▶ **TASK DESCRIPTION**: Print exactly those lines that run from the beginning of the data to the line bearing "NOSE_WEB = 1.7", inclusive.

▶ **DATA PROVIDED**:
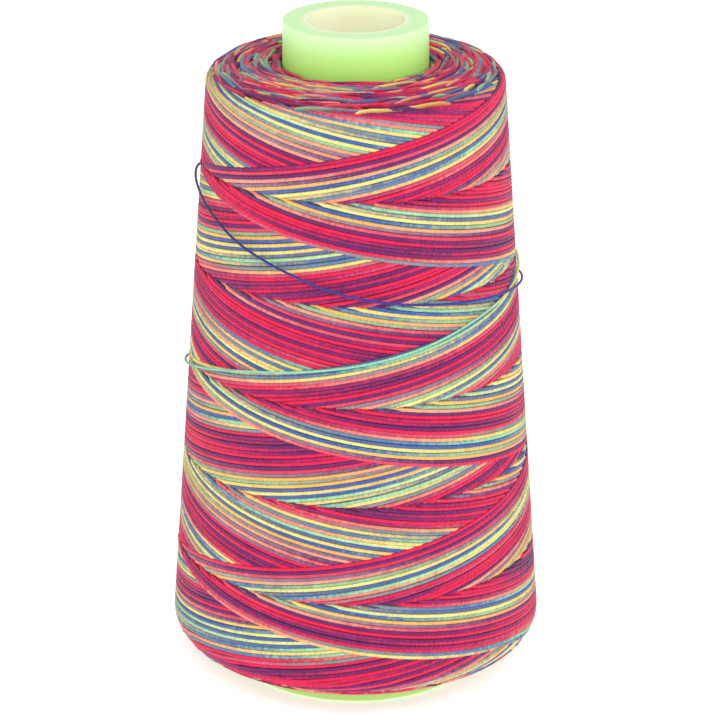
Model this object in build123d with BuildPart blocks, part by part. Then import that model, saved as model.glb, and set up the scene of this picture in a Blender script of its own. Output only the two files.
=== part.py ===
"""A cone of variegated overlock thread: a moulded cone, the thread wound on it, and its loose end.

Millimetres, +Z up. The origin is the centre of the cone's base, on the plane that it stands on.
"""
import os
from math import cos, pi, radians, sin, tan

from build123d import *

# Moulded cone
HEIGHT = 115.0  # base rim to nose
WALL = 1.4
BASE_RADIUS = 22.2  # outside of the wall, at the base plane
NECK_RADIUS = 12.2  # outside of the wall where the taper ends, just under the top of the winding
NECK_HEIGHT = 106.5
NOSE_RADIUS = 12.1  # outside of the wall, at the nose plane
RIM_RADIUS = 22.7  # bead round the base
RIM_HEIGHT = 2.4
RIM_ROUND = 0.6
LIP_ROUND = 1.9  # outer edge of the nose
MOUTH_ROUND = 1.0  # edge of the nose bore
BORE_RADIUS = 8.1
COLLAR_RADIUS = 9.4  # outside of the collar that hangs inside the nose
COLLAR_LENGTH = 12.0
NOSE_WEB = 1.7  # thickness of the nose face between collar and wall

# Wound thread: one straight taper between two rounded shoulders
WIND_BOTTOM = 5.5
WIND_TOP = 107.9
WIND_BASE_RADIUS = 33.0  # the taper, carried down to the base plane
WIND_TAPER = 0.0762  # radius lost for each unit of height
HEEL_ROUND = 3.2
CROWN_REACH = 7.6  # the crown's shoulder is a quarter ellipse
CROWN_DROP = 2.9

# Loose end of the thread
THREAD_DIAMETER = 0.42
TURN_STEP = 22.5  # largest step between two points of the route, in degrees round the cone
RUN_SHARE = 0.45  # share of the shorter run that an arc takes up
# Each point: degrees round the cone from the front (-Y) towards +X, height, stand-off from the winding
LOOSE_ROUTE = [
    (-124, 50.8, 0.42), (-102, 53.5, 0.45), (-80, 56.1, 0.52), (-59, 59.0, 0.46), (-38, 61.7, 0.42),
    (-17, 63.4, 0.40), (5, 65.2, 0.40), (26, 67.4, 0.40), (47, 70.1, 0.38), (68, 71.6, 0.36),
    (90, 73.0, 0.34), (112, 74.2, 0.36), (134, 75.7, 0.40), (156, 77.4, 0.45), (178, 79.6, 0.45),
    (200, 81.6, 0.45), (222, 83.9, 0.45), (243, 86.6, 0.50), (262, 89.0, 0.55), (280, 88.6, 0.60),
    (298, 86.1, 0.52), (316, 82.7, 0.44), (335, 80.0, 0.42), (354, 76.9, 0.40), (374, 75.0, 0.40),
    (395, 73.6, 0.46), (416, 72.4, 0.86), (437, 71.1, 0.86), (458, 69.6, 0.60), (480, 67.3, 0.48),
    (502, 65.2, 0.45), (523, 62.7, 0.45), (544, 60.4, 0.45), (565, 57.6, 0.45),
]


def wall_radius(height):
    """Outside radius of the cone's wall at a height above the base: a long taper, then an upright neck."""
    if height > NECK_HEIGHT:
        return NECK_RADIUS + (NOSE_RADIUS - NECK_RADIUS) * (height - NECK_HEIGHT) / (HEIGHT - NECK_HEIGHT)
    return BASE_RADIUS + (NECK_RADIUS - BASE_RADIUS) * height / NECK_HEIGHT


def winding_radius(height):
    """Radius of the winding's tapered side at a height above the base."""
    return WIND_BASE_RADIUS - WIND_TAPER * height


os.makedirs("parts", exist_ok=True)

# The cone: a thin tapered shell, open at the base, with a collar hanging inside its nose
COLLAR_END = HEIGHT - COLLAR_LENGTH
WEB_FACE = HEIGHT - NOSE_WEB
with BuildPart() as cone:
    with BuildSketch(Plane.XZ):
        with BuildLine():
            Polyline(
                (BASE_RADIUS - WALL, 0),
                (RIM_RADIUS, 0),
                (RIM_RADIUS, RIM_HEIGHT),
                (wall_radius(RIM_HEIGHT), RIM_HEIGHT),
                (NECK_RADIUS, NECK_HEIGHT),
                (NOSE_RADIUS, HEIGHT),
                (BORE_RADIUS, HEIGHT),
                (BORE_RADIUS, COLLAR_END),
                (COLLAR_RADIUS, COLLAR_END),
                (COLLAR_RADIUS, WEB_FACE),
                (wall_radius(WEB_FACE) - WALL, WEB_FACE),
                (NECK_RADIUS - WALL, NECK_HEIGHT),
                close=True,
            )
        outline = make_face()
        rim_corners = outline.vertices().group_by(Axis.X)[-1]
        nose_corners = outline.vertices().group_by(Axis.Z)[-1].sort_by(Axis.X)
        fillet(rim_corners, radius=RIM_ROUND)
        fillet(nose_corners[-1], radius=LIP_ROUND)
        fillet(nose_corners[0], radius=MOUTH_ROUND)
    revolve(axis=Axis.Z)
cone.part.label = "cone"
export_step(cone.part, "parts/cone.step")

# The winding: thousands of turns as one soft body that sits on the cone's wall
CROWN_FOOT = WIND_TOP - CROWN_DROP
CROWN_CENTRE = winding_radius(CROWN_FOOT) - CROWN_REACH
with BuildPart() as wound_thread:
    with BuildSketch(Plane.XZ):
        with BuildLine():
            Polyline(
                (CROWN_CENTRE, WIND_TOP),
                (wall_radius(WIND_TOP), WIND_TOP),
                (NECK_RADIUS, NECK_HEIGHT),
                (wall_radius(WIND_BOTTOM), WIND_BOTTOM),
                (winding_radius(WIND_BOTTOM), WIND_BOTTOM),
                (winding_radius(CROWN_FOOT), CROWN_FOOT),
            )
            EllipticalCenterArc((CROWN_CENTRE, CROWN_FOOT), CROWN_REACH, CROWN_DROP, arc_size=90)
        section = make_face()
        heel = section.vertices().group_by(Axis.X)[-1]
        fillet(heel, radius=HEEL_ROUND)
    revolve(axis=Axis.Z)
wound_thread.part.label = "wound_thread"
export_step(wound_thread.part, "parts/wound_thread.step")

# The loose end: the last turns have slipped off their lay and run round the winding
REACH_OUT = 1 / cos(radians(TURN_STEP / 2))  # keeps the middle of each run outside the winding
route = []
for turned, height, stand_off in LOOSE_ROUTE:
    reach = (winding_radius(height) + stand_off) * REACH_OUT
    route.append(Vector(reach * sin(radians(turned)), -reach * cos(radians(turned)), height))

runs = [after - before for before, after in zip(route, route[1:])]
bends = [
    RUN_SHARE * min(run.length, after.length) / tan(radians(run.get_angle(after) / 2))
    for run, after in zip(runs, runs[1:])
]
with BuildPart() as loose_thread_end:
    with BuildLine() as lay:
        FilletPolyline(*route, radius=bends)
    with BuildSketch(Plane(origin=lay.line @ 0, z_dir=lay.line % 0)):
        Circle(THREAD_DIAMETER / 2)
    sweep(transition=Transition.ROUND)
loose_thread_end.part.label = "loose_thread_end"
export_step(loose_thread_end.part, "parts/loose_thread_end.step")

route_length = lay.wire().length
section_area = pi * THREAD_DIAMETER**2 / 4
print("bend radii", [round(bend, 1) for bend in bends])
print("runs", [round(run.length, 1) for run in runs])
print("loose end length", round(route_length, 1))
print("tube volume over section x length", round(loose_thread_end.part.volume / (section_area * route_length), 4))
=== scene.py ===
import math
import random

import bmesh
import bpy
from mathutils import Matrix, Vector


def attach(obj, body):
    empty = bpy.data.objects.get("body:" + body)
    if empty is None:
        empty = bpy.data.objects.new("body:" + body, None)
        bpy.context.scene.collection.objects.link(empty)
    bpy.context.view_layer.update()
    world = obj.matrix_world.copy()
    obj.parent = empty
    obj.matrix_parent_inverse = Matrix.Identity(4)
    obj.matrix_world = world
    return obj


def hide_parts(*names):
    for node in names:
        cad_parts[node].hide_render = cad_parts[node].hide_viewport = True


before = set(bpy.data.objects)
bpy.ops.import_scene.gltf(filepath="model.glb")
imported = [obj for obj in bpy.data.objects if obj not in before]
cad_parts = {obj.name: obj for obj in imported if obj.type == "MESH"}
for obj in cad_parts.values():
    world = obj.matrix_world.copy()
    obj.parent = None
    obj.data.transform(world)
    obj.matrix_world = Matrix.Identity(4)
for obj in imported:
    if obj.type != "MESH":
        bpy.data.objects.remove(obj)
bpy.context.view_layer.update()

# %% [markdown]
# # A cone of variegated overlock thread
# The real object is a moulded plastic cone with about 2.7 km of thread wound on it.
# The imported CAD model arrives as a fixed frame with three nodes: the cone, the winding and the loose end.
# The cone keeps its CAD shape and gets a better finish. The winding and the loose end are soft, so they
# are built again here strand by strand, in metres, in exactly the places that the CAD gives them.

# %% [markdown]
# ## Camera
# The cone is seen from a little above through a long lens, so that its sides hardly converge. The
# camera stands half a metre away, 22 degrees above the level, and looks at a point just under the
# middle of the cone.

# %% Camera
AIM = Vector((0.0, 0.0, 0.0550))
LOOK_DOWN = math.radians(22.0)
camera_data = bpy.data.cameras.new("studio_camera")
camera_data.sensor_width = 36.0
camera_data.lens = 146.2
camera_data.shift_x = 0.0018
camera = bpy.data.objects.new("studio_camera", camera_data)
camera.location = AIM + 0.5 * Vector((0.0, -math.cos(LOOK_DOWN), math.sin(LOOK_DOWN)))
camera.rotation_euler = (math.pi / 2 - LOOK_DOWN, 0.0, 0.0)
bpy.context.scene.collection.objects.link(camera)
bpy.context.scene.camera = camera
print("camera at", [round(x, 4) for x in camera.location])

# %% [markdown]
# ## The loose end
# The last turns of thread, nearly two of them, have slipped off their lay and run slackly round the
# winding. This is a free cord, so it is one smooth NURBS spline and not a mesh. Each control point is
# given the way a maker would measure it: degrees round the cone from the front, height, and how far the
# thread stands off the winding. Control points lie a little outside the curve that they shape, so their
# distance from the axis is stretched by REACH_OUT.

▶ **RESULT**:
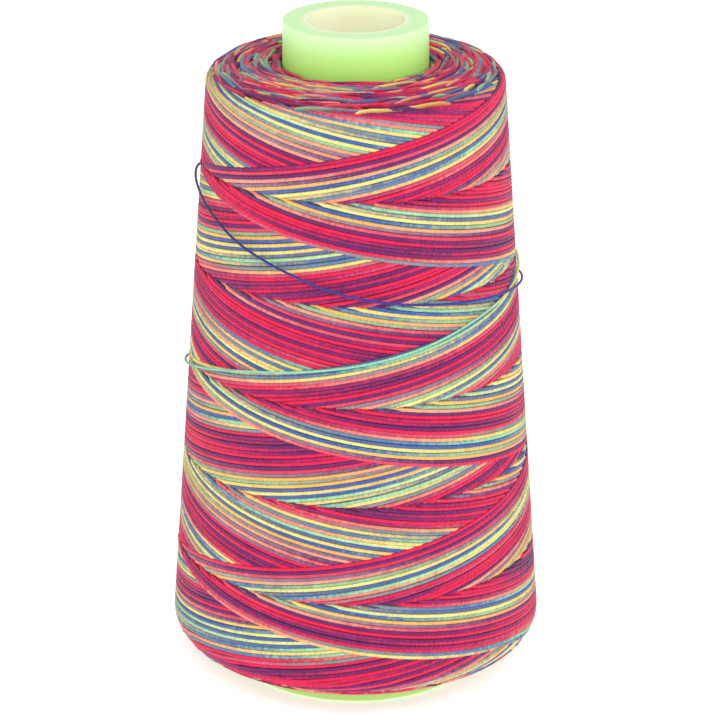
Model this object in build123d with BuildPart blocks, part by part. Then import that model, saved as model.glb, and set up the scene of this picture in a Blender script of its own. Output only the two files.
=== part.py ===
"""A cone of variegated overlock thread: a moulded cone, the thread wound on it, and its loose end.

Millimetres, +Z up. The origin is the centre of the cone's base, on the plane that it stands on.
"""
import os
from math import cos, pi, radians, sin, tan

from build123d import *

# Moulded cone
HEIGHT = 115.0  # base rim to nose
WALL = 1.4
BASE_RADIUS = 22.2  # outside of the wall, at the base plane
NECK_RADIUS = 12.2  # outside of the wall where the taper ends, just under the top of the winding
NECK_HEIGHT = 106.5
NOSE_RADIUS = 12.1  # outside of the wall, at the nose plane
RIM_RADIUS = 22.7  # bead round the base
RIM_HEIGHT = 2.4
RIM_ROUND = 0.6
LIP_ROUND = 1.9  # outer edge of the nose
MOUTH_ROUND = 1.0  # edge of the nose bore
BORE_RADIUS = 8.1
COLLAR_RADIUS = 9.4  # outside of the collar that hangs inside the nose
COLLAR_LENGTH = 12.0
NOSE_WEB = 1.7  # thickness of the nose face between collar and wall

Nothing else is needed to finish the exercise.